Я тихим голосом отвечаю:
– Ушло два года, чтобы каждый раз, сидя за рулем, не думать: «А что, если я просто не впишусь в этот поворот? А что, если я просто врежусь в эту кирпичную стену?» Еще год, чтобы перестать гуглить самые безболезненные способы самоубийства. И еще один, чтобы внезапно не разражаться рыданиями. Только последние несколько месяцев я могу войти в комнату и не начать машинально искать его лицо. Я живу с призраком человека, с которым надеялась встретить старость, с давящим грузом вопросов без ответов, а еще с удушающим чувством вины за то, что последними моими словами ему было: «Если опоздаешь, ты труп». – Я отворачиваюсь от окна и смотрю на нее. – Учитывая все вышесказанное, просто выживать – уже победа.
Слоан с блестящими глазами шепчет:
– Ох, милая.
Я проглатываю внезапно вставший в горле ком. Она сжимает мою руку и говорит:
– Знаешь, что нам сейчас нужно?
– Электрошоковая терапия?
Отпустив мою руку, Слоан откидывается на стуле и качает головой.

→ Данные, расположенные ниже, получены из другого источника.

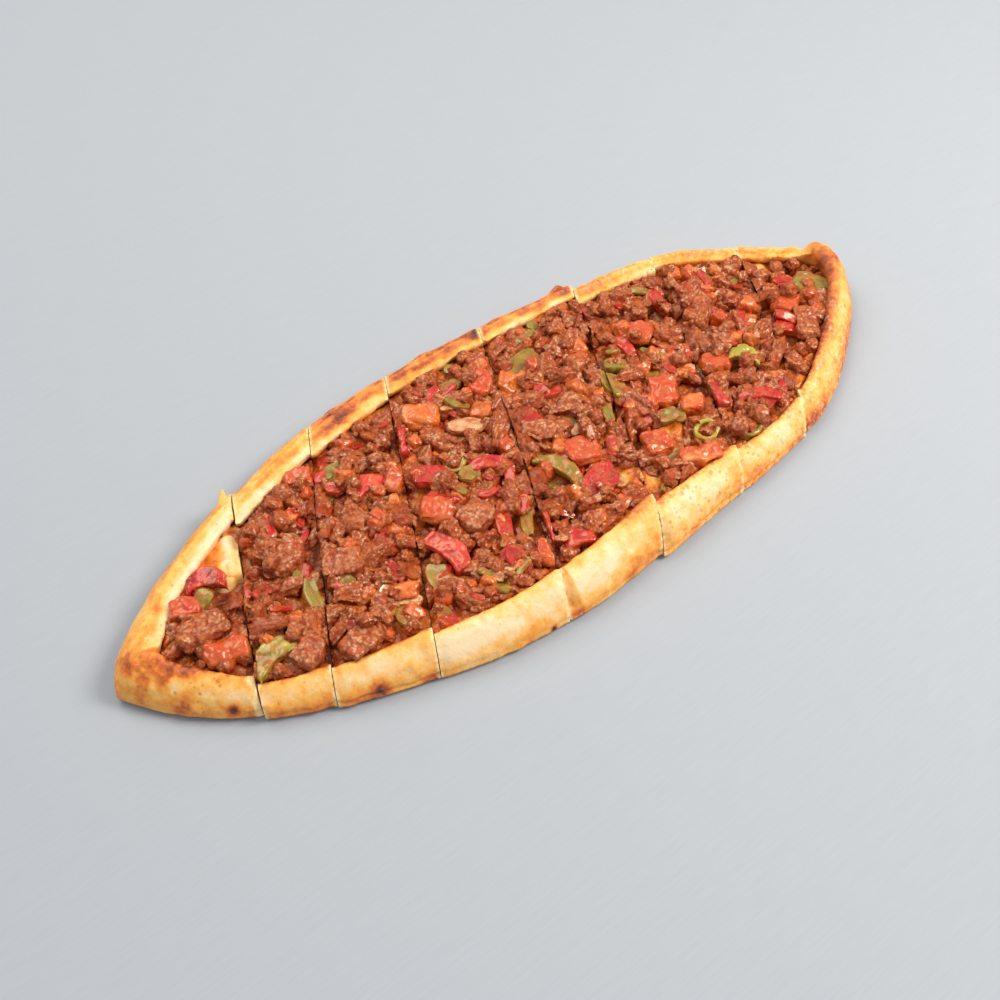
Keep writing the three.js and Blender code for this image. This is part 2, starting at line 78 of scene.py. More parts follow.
# Where the sauce ran thin over the dough, between the dice: x, y and reach.
THIN_SAUCE = (
    (52, -47, 8), (56, -36, 5), (164, -20, 7), (158, -32, 6.5), (22, -47, 4.5), (33, -53, 4.5),
    (-14, 24, 7), (17, -29, 5), (-92, -38, 5), (172, 14, 5), (118, -2, 4),
)
DICE_PITCH = 13.6
DICE_ROW = 0.87
DICE_SPREAD = 6
DICE_TOP = 21.5
CREST_LEAST = 2.2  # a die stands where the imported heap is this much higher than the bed
# Least and greatest length and width of the dice, mm: squarer on the left, strips on the right.
SQUARE_DICE = ((13, 21), (9, 13))
LONG_DICE = ((15, 26), (7, 11))
LONG_DICE_FROM = 6  # the first slice with strips
DICE_DEPTHS = (8.5, 11.5)
DIE_MIDDLE = 0.42  # how far a die's middle lies under its top, as a share of its depth
DIE_OVERHANG = 7  # a die counts for a slice up to this far past the knife
# The smaller dice between the others, and the height of their middles.
FILLER_LENGTHS = (7, 13)
FILLER_WIDTHS = (6, 9)
FILLER_DEPTH = 7
FILLER_MIDDLES = (12.4, 14.8)
FILLER_ROOM = 2.5  # nearer than this to the dough there are none
BELOW_RIM = 2.5  # dice that reach over the rim are pressed this far under its top
RIM_LEAST = 13.5  # dough that is lower than this is no rim
SCATTER_REACH = 74  # scraps are scattered within this of the boat's long axis
SCATTER_TOP = 18.5  # and where the heaps are no higher than this
SLICE_LEAN = 0.5  # x over y along a slice, about the mean of its cuts
# The meat's fibres, length and thickness: bundles, as a single fibre is too fine to show.
FIBRE = (5.5, 1.5)
# Size of the faces that a piece is remeshed to, mm, and the rounds of smoothing after it.
CRUST_MESH = (1.0, 7)
SAUCE_MESH = (1.2, 3)
STANDOUT_FACES = 0.65

# The smaller pieces in the heaps: kind, x, y, length, width, height and turn.
SMALL_PIECES = (
    ("red_pepper", -147, 11, 14, 8, 4.5, -35), ("green_pepper", -122, -11, 17, 7, 4.5, 74),
    ("red_pepper", -80, 44, 17, 7, 4.5, 12), ("green_pepper", -96, -46, 16, 7, 4.5, 62),
    ("tomato", -90, -34, 11, 9, 7, -30), ("red_pepper", -45, 10, 16, 8, 4.5, -36),
    ("green_pepper", -75, -37, 14, 6, 4.5, 80), ("red_pepper", -83, -53, 13, 6, 4.5, -85),
    ("red_pepper", -35, -31, 19, 6, 4.5, 58), ("tomato", -1, 27, 11, 10, 7, 40),
    ("green_pepper", 6, 55, 17, 6, 4.5, -84), ("tomato", 20, 34, 13, 10, 7, 50),
    ("green_pepper", 33, 38, 18, 7, 4.5, 8), ("red_pepper", 12, -42, 20, 6.5, 4.5, 17),
    ("green_pepper", -27, -38, 14, 6, 4.5, 58), ("green_pepper", 42, -14, 13, 6, 4.5, 60),
    ("red_pepper", 138, -6, 13, 9, 4.5, 60), ("red_pepper", 173, -1, 11, 9, 4.5, -40),
    ("green_pepper", 181, -13, 18, 6, 4.5, -70), ("green_pepper", 57, 0, 14, 6, 4.5, 70),
    ("green_pepper", -1.5, -28, 12, 5, 4.5, 62), ("green_pepper", 111, -30, 16, 5, 4.5, 5),
    ("onion", -13, 24, 17, 7, 4, -35), ("onion", 19, -28, 12, 9, 4, 30),
    ("onion", -91, -38, 11, 7, 4, -40), ("onion", 23, -47, 11, 7, 4, 20),
    ("onion", 33, -52, 10, 7, 4, 5), ("onion", 55, -38, 10, 7, 4, 40),
    ("onion", 53, -48, 14, 10, 4, 10), ("onion", 157, -33, 15, 8, 4, 60),
    ("onion", 165, -21, 14, 10, 4, 20),
)


def mm(length):
    return length / 1000


def chance(n, k):
    """A repeatable number from 0 to 1 for item n and use k."""
    s = math.sin(n * 12.9898 + k * 78.233) * 43758.5453
    return s - math.floor(s)


def between(low, high, n, k):
    return low + (high - low) * chance(n, k)


def smooth(value, low, high):
    """0 below low, 1 above high, and an even rise between."""
    share = min(max((value - low) / (high - low), 0), 1)
    return share * share * (3 - 2 * share)


def hump(value, middle, reach):
    """1 at the middle, falling away to nothing on both sides."""
    away = (value - middle) / reach
    return math.exp(-away * away)


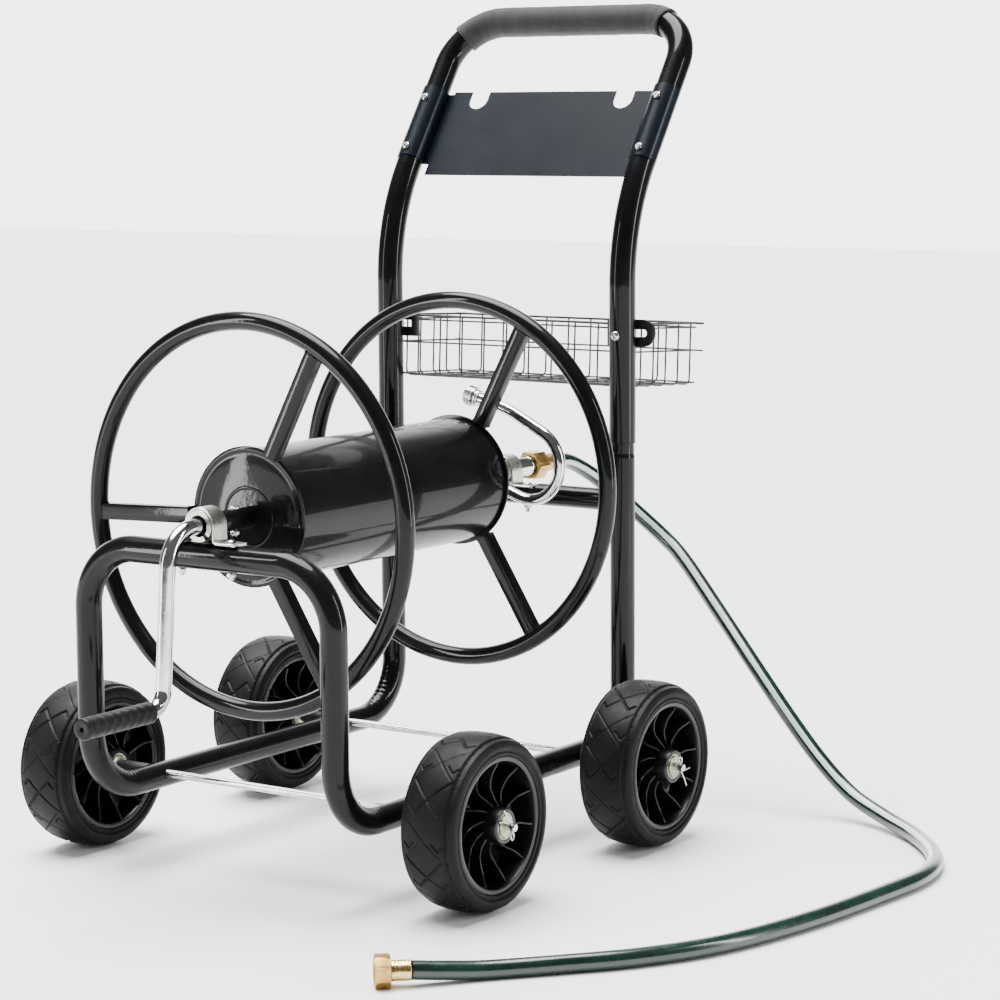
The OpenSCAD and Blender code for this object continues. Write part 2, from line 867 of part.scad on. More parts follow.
// Tube that turns in the front bearing and takes the crank
module drive_stub() {
    color("#141414") difference() {
        on_reel_axis(-300) collar(95, shaft_d, crank_d + 0.2);
        translate([0, -242, reel_z - 20]) cylinder(h = 40, d = 6.4);
        translate([0, -228, reel_z]) rotate([0, 90, 0]) cylinder(h = 40, d = 6.4);
    }
}

module stub_bolt() {
    color("#d0d2d4") translate([0, -242, reel_z]) {
        translate([0, 0, -19.5]) cylinder(h = 32.5, d = 6);
        translate([0, 0, shaft_d / 2 + 0.1]) hexagon(4, 10);
    }
}

module stub_nut() {
    color("#c4c6c8") translate([0, -242, reel_z - shaft_d / 2 - 5.1]) difference() {
        hexagon(5, 10);
        translate([0, 0, -1]) cylinder(h = 7, d = 6.1);
    }
}

// Bent tube crank: out of the stub, down and slightly outwards, then forward under the grip
module crank_arm() {
    inside_y = -225;
    color("#d5d7d9") difference() {
        translate([0, inside_y, reel_z]) rotate([90, 0, 0])
            bent_tube([
                [inside_y - crank_bend_y, crank_top_bend, crank_turn, -90],
                [crank_reach, crank_low_bend, crank_turn, 180],
                [grip_pin, 0, 0, 0]
            ], crank_d, 2);
        translate([0, -242, reel_z - 20]) cylinder(h = 40, d = 6.4);
    }
}

// Plastic sleeve that turns on the crank's end
module crank_grip() {
    start = grip_start_y - 0.5;
    color("#1e1e1e") translate([0, -handle_rear_y, crank_grip_z]) rotate([-90, 0, 0]) difference() {
        cylinder(h = start + handle_rear_y, d = grip_d);
        translate([0, 0, grip_end]) cylinder(h = start + handle_rear_y, d = crank_d + 2 * running_gap);
        translate([0, 0, -1]) cylinder(h = grip_end + 2, d = 5);
    }
}

// Hollow rear axle: turns in the rear bearing and feeds the gooseneck
module water_axle() {
    color("#c4c6c8") difference() {
        union() {
            on_reel_axis(194) cylinder(h = swivel_start - 194, d = shaft_d);
            on_reel_axis(swivel_start - 1) cylinder(h = 21, d = 18);
        }
        on_reel_axis(200) cylinder(h = 200, d = 12);
        translate([0, gooseneck_y, reel_z]) rotate([0, 110, 0]) cylinder(h = 30, d = gooseneck_d - 4);
    }
}

// Bent pipe from the axle's side, round and over to the outlet
module gooseneck() {
    color("#d5d7d9") difference() {
        translate([0, gooseneck_y, reel_z]) rotate([0, 110, 0])
            bent_tube([[70.2, 46.8, 173, 180], [45, 150, 13, 0], [28, 0, 0, 0]], gooseneck_d, 2);
        on_reel_axis(gooseneck_y - 20) cylinder(h = 40, d = shaft_d);
    }
}

// Outlet: a hexagon and a male hose thread at the gooseneck's end
module outlet_fitting() {
    color("#cfd1d3") translate([0, gooseneck_y, reel_z]) rotate([0, 110, 0])
        translate([0, 0, 70.2]) rotate([0, 0, 180]) bend_end(46.8, 173) translate([0, 0, 45])
            bend_end(150, 13) translate([0, 0, 28]) difference() {
                union() {
                    cylinder(h = 6, d = 21);
                    translate([0, 0, 6]) cylinder(h = 14, d = 26);
                }
                translate([0, 0, -1]) cylinder(h = 22, d = 11);
            }
}

// ---------------------------------------------------------------- nodes

front_loop();
left_side_rail();
right_side_rail();
crossbar();
left_upright();
right_upright();
handle_tube();
handle_grip();
tool_panel();
panel_screws();
front_axle();
rear_axle();
axle_spacers();
axle_washers();
hairpin_clips();
split_pins();
bearing_saddles();
saddle_bushes();
saddle_bolts();
basket_bolts();
frame_nuts();
basket_front();
basket_back();
basket_ends();
basket_floor();
basket_hangers();
swivel_body();
swivel_seal();
inlet_shank();
hose();
hose_end_shank();
drum_shell();
drum_front_disc();
drum_rear_disc();
front_ring();
rear_ring();
spokes();
drive_stub();
stub_bolt();
stub_nut();
crank_arm();
water_axle();
gooseneck();
outlet_fitting();
crank_grip();
inlet_nut();
hose_end_nut();
tyre_front_left();
rim_front_left();
bearing_front_left();
tyre_front_right();
rim_front_right();
bearing_front_right();
tyre_rear_left();
rim_rear_left();
bearing_rear_left();
tyre_rear_right();
rim_rear_right();
bearing_rear_right();
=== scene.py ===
"""Looks of the garden hose reel cart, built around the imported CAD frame. Lengths in the
shape code are in millimetres and are scaled to metres when a piece is made."""

import json
from math import atan2, ceil, cos, pi, radians, sin, sqrt

import bpy
import numpy as np
from mathutils import Matrix, Vector


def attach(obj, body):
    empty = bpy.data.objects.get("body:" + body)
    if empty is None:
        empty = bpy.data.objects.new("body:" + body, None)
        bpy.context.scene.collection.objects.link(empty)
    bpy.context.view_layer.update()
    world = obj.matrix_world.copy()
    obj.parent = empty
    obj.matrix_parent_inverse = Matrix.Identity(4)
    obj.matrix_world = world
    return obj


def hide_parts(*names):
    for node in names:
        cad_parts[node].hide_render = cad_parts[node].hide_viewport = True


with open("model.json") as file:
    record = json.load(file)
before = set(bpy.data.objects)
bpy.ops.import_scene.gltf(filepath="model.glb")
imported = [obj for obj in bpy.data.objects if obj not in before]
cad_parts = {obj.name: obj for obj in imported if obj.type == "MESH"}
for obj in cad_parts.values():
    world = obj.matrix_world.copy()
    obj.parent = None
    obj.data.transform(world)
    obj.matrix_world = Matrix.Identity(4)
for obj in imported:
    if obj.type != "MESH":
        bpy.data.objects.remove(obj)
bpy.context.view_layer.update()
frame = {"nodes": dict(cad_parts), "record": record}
MM = 0.001

# Main sizes and places of the CAD, in millimetres
SIDE, POST_Y, UP_Y, RAIL_Z = 185.0, -295.0, 318.0, 100.0
TUBE_R, UPRIGHT_R, FRAME_BEND = 16, 17, 75
REEL_Z, DRUM_R, RING_R = 442, 80, 232
FRONT_RING_Y, REAR_RING_Y = -220, 208
STRAP_BOLT_X, FRONT_SEAT_Z, REAR_SEAT_Z, CROSSBAR_Z, CROSSBAR_R = 37.5, 421.0, 422.5, 414, 14.25
HANGER_BOLT_Z = 628.5
CRANK_GRIP_Z = 238.5
FRONT_AXLE_Y, REAR_AXLE_Y, AXLE_Z, WHEEL_X, PIN_X = -174, 198, 104, 293, 345

# ------------------------------------------------------------------ camera


def make_camera():
    yaw, pitch, roll = radians(34.52), radians(7.52), radians(-0.37)
    look = Vector((-sin(yaw) * cos(pitch), cos(yaw) * cos(pitch), -sin(pitch)))
    level = Vector((cos(yaw), sin(yaw), 0))
    upward = level.cross(look)
    right = cos(roll) * level + sin(roll) * upward
    up = -sin(roll) * level + cos(roll) * upward
    turn = Matrix((right, up, -look)).transposed().to_4x4()
    data = bpy.data.cameras.new("camera")
    data.lens, data.sensor_width = 108.2, 36
    camera = bpy.data.objects.new("camera", data)
    camera.matrix_world = Matrix.Translation((2.2376, -2.9459, 0.9246)) @ turn
    bpy.context.scene.collection.objects.link(camera)
    bpy.context.scene.camera = camera


make_camera()

# ------------------------------------------------------------------ materials


class Nodes:
    """A material's node tree, with short calls for the nodes used here."""

    def __init__(self, name):
        self.material = bpy.data.materials.new(name)
        self.material.use_nodes = True
        self.tree = self.material.node_tree
        self.shader = self.tree.nodes["Principled BSDF"]
        self.place = self.tree.nodes.new("ShaderNodeTexCoord").outputs["Object"]

    def link(self, a, b):
        self.tree.links.new(a, b)

    def noise(self, scale, detail=4, rough=0.55):
        node = self.tree.nodes.new("ShaderNodeTexNoise")
        node.inputs["Scale"].default_value = scale
        node.inputs["Detail"].default_value = detail
        node.inputs["Roughness"].default_value = rough
        self.link(self.place, node.inputs["Vector"])
        return node.outputs["Fac"]

    def cells(self, scale):
        node = self.tree.nodes.new("ShaderNodeTexVoronoi")
        node.inputs["Scale"].default_value = scale
        self.link(self.place, node.inputs["Vector"])
        return node.outputs["Distance"]

    def ramp(self, value, *stops):
        node = self.tree.nodes.new("ShaderNodeValToRGB")
        while len(node.color_ramp.elements) < len(stops):
            node.color_ramp.elements.new(0.5)
        for element, (at, colour) in zip(node.color_ramp.elements, stops):
            element.position = at
            element.color = (*colour, 1)
        self.link(value, node.inputs["Fac"])
        return node.outputs["Color"]

    def spread(self, value, low, high):
        """Stretches the middle of a noise's range to a range from low to high."""
        node = self.tree.nodes.new("ShaderNodeMapRange")
        for name, number in (("From Min", 0.3), ("From Max", 0.7), ("To Min", low), ("To Max", high)):
            node.inputs[name].default_value = number
        self.link(value, node.inputs["Value"])
        return node.outputs["Result"]

    def bump(self, value, depth, strength=1.0, under=None):
        node = self.tree.nodes.new("ShaderNodeBump")
        node.inputs["Strength"].default_value = strength
        node.inputs["Distance"].default_value = depth
        self.link(value, node.inputs["Height"])
        if under is not None:
            self.link(under, node.inputs["Normal"])
        return node.outputs["Normal"]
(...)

– Вот всегда ты со своим черным юмором. Я хотела сказать, гуакамоле.
– Ты платишь? Потому что оно здесь стоит десять баксов за две столовые ложки, а я, как мы выяснили, жмот.
Она с любовью мне улыбается.
– Это один из твоих многочисленных недостатков, но с идеальными людьми скучно.
– Ладно, но должна предупредить прямо сейчас: я не ела с завтрака.
– Детка, я знаю тебя достаточно хорошо, чтобы держаться на безопасном расстоянии, когда ты ешь. Помнишь тот раз, когда мы смотрели «Дневник памяти» и взяли одно ведро попкорна на двоих? Я тогда чуть пальца не лишилась.
– Жду не дождусь, когда ты постареешь и у тебя начнется деменция. Эта твоя идеальная память просто убивает.
– Овощи отказываешься есть ты, а деменция должна начаться у меня? Почему, интересно?
– Я сейчас съем пюре из авокадо. Это считается?
– Авокадо фрукт, дурочка.
– Он зеленый?
– Да.
– Значит, овощ.
Слоан качает головой.
– Ты безнадежна.
– Не отрицаю.
Мы улыбаемся друг другу. В этот момент я случайно бросаю взгляд в другой конец ресторана. Вот он: незнакомец, с которым я столкнулась. Сидит один, спиной к окну, с пинтой пива в руках, и глядит на меня.
Поскольку он снял свои очки, я вижу его глаза: насыщенного темного цвета «Гиннеса», глубоко посаженные под сурово сдвинутыми бровями и обрамленные бахромой черных ресниц. С пугающей сосредоточенностью сфокусировавшись на мне, эти глаза не двигаются и не моргают.
Но, боже, какой тьмой они горят!
2
Нат
– Земля вызывает Натали! Ты с нами, Натали?
Я вырываю себя из удивительно цепкой ловушки глаз незнакомца и снова обращаю внимание на Слоан. Она смотрит на меня, приподняв бровь.
– Что? Извини, я тебя не слышала.
– Да, я знаю, отвлеклась на трахающего тебя глазами прекрасного монстра, который растоптал эго твоей лучшей подруги.
Я вспыхиваю и фыркаю:
– Нет на этой земле человека, способного растоптать твое эго. Оно сделано из того же материала, который НАСА использует для космических кораблей, чтобы они не сгорали при повторном входе в атмосферу.
Она покручивает локон своих темных волос и улыбается.
– Что правда, то правда. Он, кстати, до сих пор на тебя пялится.